Oh, and let’s not forget that a bride’s veil traditionally symbolizes purity and modesty. But we’ve moved beyond these ideas, right? Women pick spouses for themselves, dowries aren’t usually exchanged anymore, and we can pretty safely assume that the soon-to-be-spouse has seen the bride before the day of the wedding. And we like to think we no longer place a woman’s value on how sexually “pure” she is (we do, but that’s a different discussion).

But even if that’s all true, and the wedding veil has little or nothing to do with its roots in “barbaric cultural practices,” isn’t it time we did away with them? As the enlightened and progressive society we are, how can we not all be offended at the site of a woman, on what should be one of the happiest days of her life, expected (read: pressured) to don an item of dress that is undeniably rooted in such anti-woman practices? How can we condone this ongoing barbarism? If we no longer need a dowry or a matchmaker or anyone’s permission to marry the love of our life, why do we still need this mysoginistic slave cloth repressing us?

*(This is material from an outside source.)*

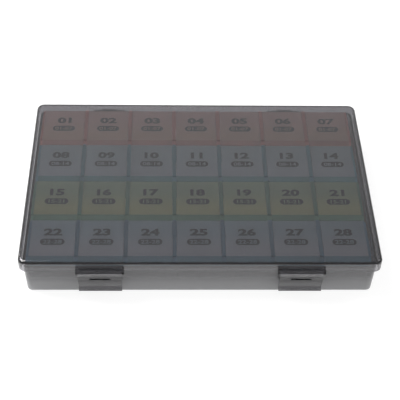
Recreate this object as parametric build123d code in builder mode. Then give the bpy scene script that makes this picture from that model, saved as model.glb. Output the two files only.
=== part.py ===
from build123d import *
import os
from math import cos, radians, sin, tan

# Travel pill organizer: a shallow hinged case with two front latches, which holds four weekly trays.
# Each tray has seven compartments, one for each day, and each compartment has its own hinged lid.
# Millimetres, +X along the length, +Y towards the case hinge, +Z up. The origin is on the ground under
# the case's centre.

# Case: a base that widens upwards and a lid that overhangs it
case_length = 226.0  # over the lid
case_depth = 150.5  # over the lid's front and back faces
case_height = 30.7
case_corner = 5.0  # lid corners, in plan
lid_skirt_height = 8.0
lid_plate = 1.8
lid_wall = 1.7
lid_top_edge = 2.0  # rounding round the lid's top
lid_overhang = 2.3  # lid past the base at the parting line
base_floor = 1.8
base_wall = 1.5
base_corner = 4.0  # foot corners, in plan
base_bottom_edge = 1.2  # chamfer
base_draft = 2.5  # degrees
rim_rise = 1.8  # base rim, standing inside the lid

# Weekly trays, which fill the case
day_count = 7
week_count = 4
tray_end_play = 1.65  # from a tray's rail to the base's inner face, at each end
tray_row_play = 0.5  # the same at the front and the back
tray_gap = 0.3  # between neighbouring trays
tray_headroom = 1.9  # from the trays' tops to the lid's plate
tray_end_wall = 1.4
tray_wall = 1.3
tray_floor = 1.2
tray_corner = 2.5
tray_body_corner = 1.2  # chamfer
tray_front_wall = 1.7
rail = 3.9  # height of the rail round a tray's top
front_rail = 4.25  # rail that stands out past the tray's front wall
rear_rail = 0.45
lip_clearance = 0.2  # between the lids' lips and the front rail's sloping top
rear_step = 2.0  # rear wall's top under the day lids, below the tray's top
partition = 2.4  # between neighbouring compartments, at the top
scoop_radius = 8.0  # rounded front edge of a compartment's floor, to sweep a tablet out with a finger
ramp = 10.0  # height and depth of the slope from the floor up to the rear wall
pocket_lean = 0.5  # how far a compartment's rear wall leans back at the top
tray_shift_x = -0.9  # the trays have slid to the left and the front in their play
tray_shift_y = -0.3

# Day lids
day_lid_thickness = 1.2
day_lid_recess = 1.0  # the lid's seat, below the tray's top
day_lid_side_gap = 0.25
day_lid_rear_gap = 0.45  # from the lid's rear edge to the tray's
day_lid_rear_chamfer = 0.4
seat_width = 1.2  # on the tray's front wall
plate_overhang = 0.6  # plate past its seat, where the front lip starts
lip_front_gap = 0.45  # from the lip's edge to the tray's front edge
lip_drop = 1.1
lip_corner = 0.8  # chamfer
pivot_radius = 0.5
pivot_half_flat = 0.25  # axis to the flats above and below, the lower one flush with the plate
pivot_from_rear = 0.8  # axis in front of the lid's rear edge
pivot_clearance = 0.05
pivot_grip = 0.9  # length of a pivot in a partition
pivot_end_gap = 0.2
snap_rib_width = 10.0
snap_rib_thickness = 0.7
snap_rib_drop = 1.0
snap_rib_gap = 0.2

# Rear hinges
hinge_spacing = 125.0  # between the two hinges' centres
hinge_offset = 2.3  # axis behind the lid's back face
hinge_drop = 2.6  # axis below the parting line
hinge_radius = 1.9
hinge_pin_radius = 1.0
hinge_pin_grip = 0.02  # radial clearance in the base's knuckles
hinge_pin_play = 0.06  # radial clearance in the lid's knuckle
lid_knuckle_width = 10.0
base_knuckle_width = 6.0
knuckle_gap = 0.3
base_arm_height = 8.0  # below the axis, at the base's wall
lid_arm_height = 5.7  # above the axis, at the lid's wall
arm_angle = 45.0  # degrees, where an arm's outer face leaves the knuckle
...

Let’s purify all the offensive Today’s Brides and Bride Guides from the shelves of our stores. Demand bridal boutiques stop carrying the offensive items and rend the ones veil5 in our closets in two!

In fact, let’s set up a government sponsored hotline where people can call to report this barbaric cultural practice. Is your neighbour’s daughter getting married? Do you suspect her parents are pressuring her to wear a veil? Sure, she may say it’s what she wants, but how can she know what she really wants when her whole life she’s grown up dressing up her dolls in wedding veils? She’s never known another way, but fear not, we’re here to show her! Freedom awaits!

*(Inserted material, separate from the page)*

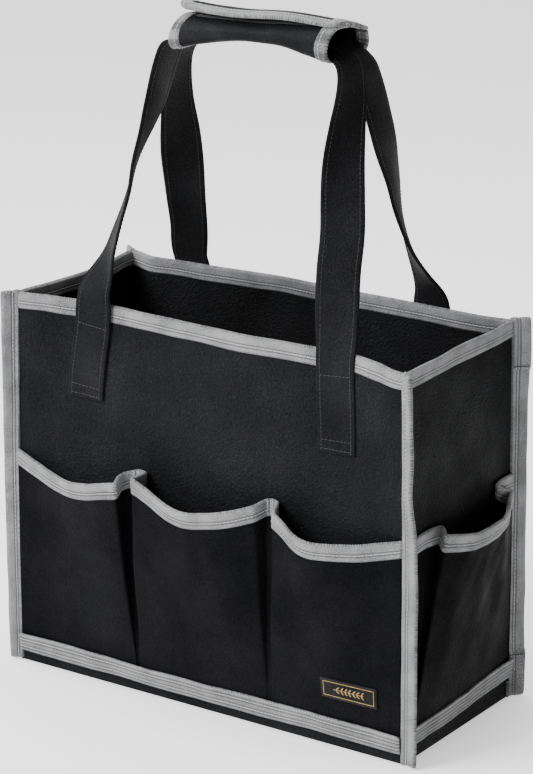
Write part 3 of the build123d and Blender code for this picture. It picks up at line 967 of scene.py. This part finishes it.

In two weeks, we’re having a federal election here in Canada. The Conservative Party, which currently holds power, has been slipping in the polls. That is, they were until they breathed new life into the debate on whether or not women “should be allowed” (hello patronizing) to wear niqabs during citizenship ceremonies. See, this question was already settled. More than once, actually. The Supreme Court has ruled in favour of a woman’s right to choose. (Yeah, I just did that) You don’t get to arbitrarily ban religious or cultural practices just because you don’t like them or it makes you uncomfortable. It’s in the Charter. If you can prove that the niqab is in some way inciting hatred or violence against an identifiable group (i.e.. women) or that the practice causes harm (you can’t, and it doesn’t – in and of itself) then you’ve got some game. If not, put on your big boy pants and accept that in this multicultural country in which we live the Scots may eat haggis and that may gross the heck out of you (especially if you’re vegetarian), and Jews (often) circumcise their sons (ouch), and (some) gay men may wear sparkly tight jeans, and Indigenous people go four days without eating or drinking for a spiritual quest, and northern men wear too much plaid and large ear flaps. But we all love this country and make it richer for our differences and peculiarities.

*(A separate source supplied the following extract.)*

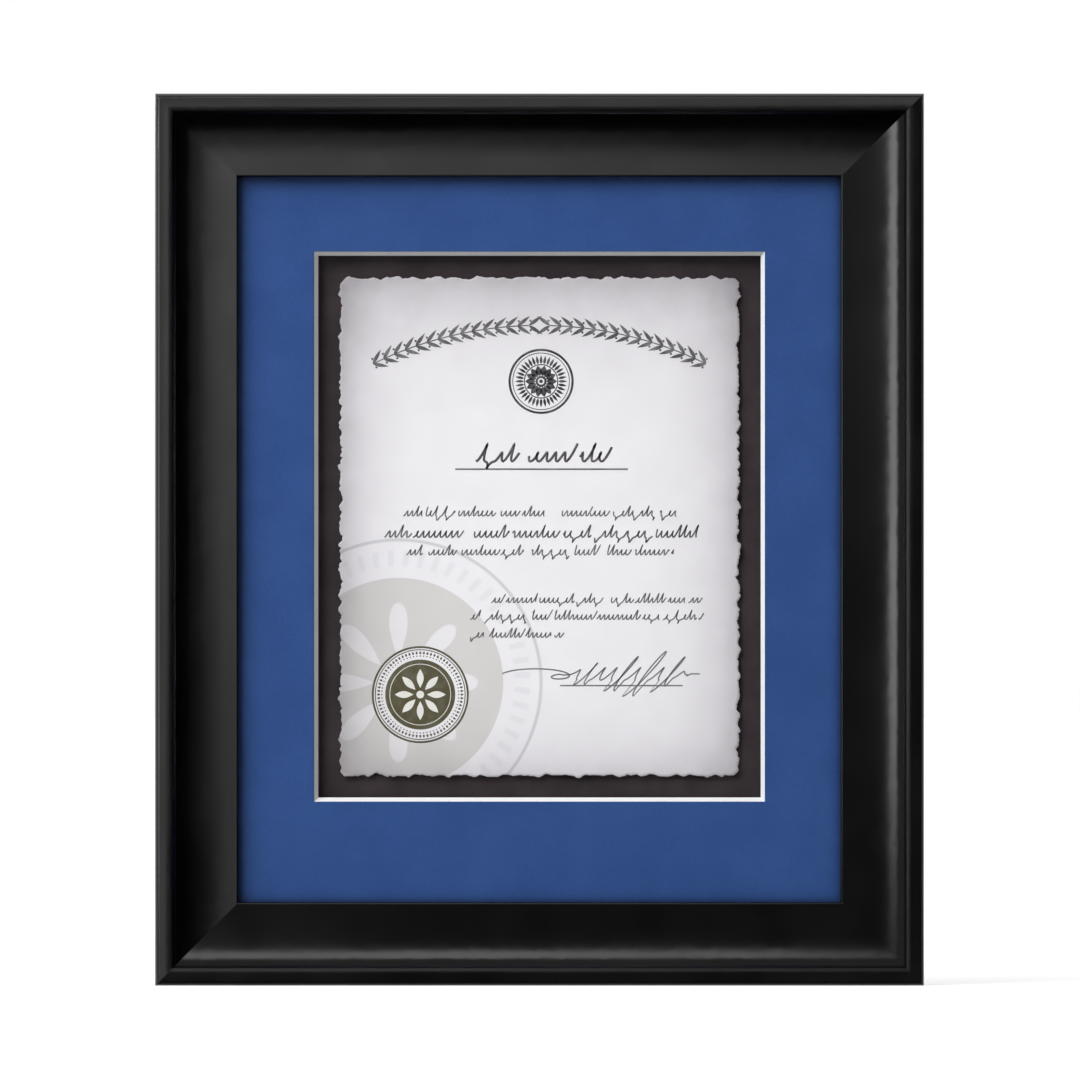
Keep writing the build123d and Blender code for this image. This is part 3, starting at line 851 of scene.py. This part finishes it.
garland, given, result = printTree("Laurel Arch", {
    "Arch Radius": 0.19, "Half Angle": 0.45, "Gap Angle": 0.03,
    "Leaves": 18, "Leaf Length": 9 * mm, "Leaf Width": 3 * mm,
    "Spread": 0.5, "Stem Width": 0.5 * mm,
    "Berry Radius": 0.7 * mm, "Berry Reach": 4 * mm,
})
tree, branchParts = garland, []
leaf = place(tree, leafShape, {"Length": given["Leaf Length"], "Width": given["Leaf Width"]})["Shape"]
leafInk = place(tree, inkFilm, {"Shape": leaf, "Film": given["Film"]})["Shape"]
berryInk = inkDisc(tree, given["Berry Radius"], given["Film"], 14)
for side in (-1, 1):
    begin = calc(tree, "MULTIPLY_ADD", given["Half Angle"], -side, math.pi / 2)
    sweep = times(tree, minus(tree, given["Half Angle"], given["Gap Angle"]), side)
    branch = made(tree, "GeometryNodeCurveArc", {
        "Resolution": 90, "Radius": given["Arch Radius"], "Start Angle": begin, "Sweep Angle": sweep,
    }, mode="RADIUS")
    branchParts.append(strokeAlong(tree, branch, given["Stem Width"], times(tree, given["Film"], 0.8)))
    buds = put(tree, "GeometryNodeCurveToPoints", {
        "Curve": branch, "Count": given["Leaves"],
    }, mode="COUNT").outputs
    along = made(tree, "FunctionNodeAlignRotationToVector", {
        "Vector": buds["Tangent"],
    }, axis="X", pivot_axis="Z")
    for lean in (-1, 1):
        spread = made(tree, "FunctionNodeAxisAngleToRotation", {
            "Axis": (0, 0, 1), "Angle": times(tree, given["Spread"], lean),
        })
        berrySeat = made(tree, "GeometryNodeTransform", {
            "Geometry": berryInk, "Translation": vectorOf(tree, given["Berry Reach"]),
        })
        aim = along
        for shape in (leafInk, berrySeat):      # the berries lean out twice as far as the leaves
            aim = made(tree, "FunctionNodeRotateRotation", {
                "Rotation": aim, "Rotate By": spread,
            }, rotation_space="LOCAL")
            branchParts.append(made(tree, "GeometryNodeInstanceOnPoints", {
                "Points": buds["Points"], "Instance": shape, "Rotation": aim,
            }))
endPrint(tree, joined(tree, *branchParts), given["Material"], result)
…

But this hasn’t stopped the fear mongering in this election. You know why? Because it plays well. And since they started blaring the protector-of-oppressed-women trumpet, the Conservatives have seen a jump in the polls. They’re playing us like marionettes, because what they’re saying about the niqab as a “barbaric cultural practice” touches a place inside many of us that thinks they might be right. We know what the Taliban did, and we understandably don’t want that here. Right?

Only, when you start pulling at the strings the whole thing quickly unravels. There is no way that allowing a woman to wear a niqab while she swears an oath (AFTER having being unproblematically identified to ensure her identity is correct – somehow that keeps getting skipped over in the debate) in any way reduces her effectiveness at that task, or threatens the heart of Canadian democracy. We just don’t like it. Because it makes us uncomfortable.

I get that. It used to make me uncomfortable, too. Until I started meeting some niqabi women. And then my research spun out from there, and now the powers-that-be at the university say that since I passed my comprehensive exams last year I am (allegedly) an “expert” in this field. superthumb

For those who may not know, scholars from Hoodfar to Ahmed to McDonough have found the same thing I have: that these women veil because they want to be judged for WHO they are, what their ideas are, rather than on how they look. It also acts as an identification marker communicating to the world that they are Muslim and proud of their faith.

Did my little rant against the wedding veil sound silly? Trumpeted up? Grasping at straws really to create a bogeyman that doesn’t exist?

Yeah. That’s how the niqab debate sounds to women who wear it.